Esto acababa desembocando en que el carrete se hiciera de rogar para llegar a su fin y en la consecuente ansiedad por revelar de una vez las fotos sacadas hace meses. Así que, para terminar con el suplicio, se acaba llevando la máquina a una reunión familar o de amigos con el fin sacar un montón de fotos de una tacada –unas diez o así– y acabar la película. Eso sí, por mucho que hubiese que gastar las fotos, no dejaba de ser un pecado desaprovecharlas. Apuntarse a sí mismo con el objetivo para un posado unipersonal era considerado un desperdicio de una bajeza tan cretina que ni se planteaba. Para eso antes no había fotos para todos y había que compartir el plano, cuantos más mejor, aunque hubiera personas que no interesasen tanto o que ni siquiera estuviesen mirando al objetivo. Al fin y al cabo, las tarifas las marcan el número de fotos, no la cantidad de personas que salen en ellas.
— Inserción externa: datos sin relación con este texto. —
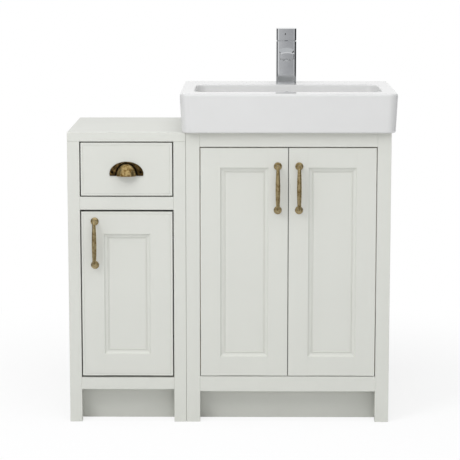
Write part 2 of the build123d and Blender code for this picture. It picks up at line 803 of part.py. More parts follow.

Algo así como compartir taxi.

Casi todos aquellos reportajes veraniegos eran indiscutiblemente amateur, como lo seguirían siendo hoy en día si no dispusiéramos de medios que camuflaran nuestra ignorancia sobre la materia, pero su valor radica en el hecho de haber recogido un montón de material capaz de recuperar lo volátil y que, sin embargo, hoy habría sido considerado sobrante: una mirada de complicidad entre figurantes, un niño enfurruñado, el ridículo objeto olvidado que desencadenó una situación sobredimensionada, pequeños detalles que han sido sustituidos en gran medida por exagerados posados y muecas susceptibles a someterse al dorado efecto alucinógeno de un filtro vintage tipo Instagram. Todo por un afán faraónico por verse mitificado al instante y cada poco, además de un holocausto contra lo no fotogénico y un atentado contra la memoria del mañana.

Una vez más paso por delante de la pasarela que hay entre Pontevedra y Marín y contemplo el efecto pase de película en 8 milímetros por el que se puede ver la illa de Tambo tras el sol reflejado en la ría. Tomo un aire trascendente para sentir el chute de falsa sensación de nostalgia sin tener en realidad un solo recuerdo de aquel lugar.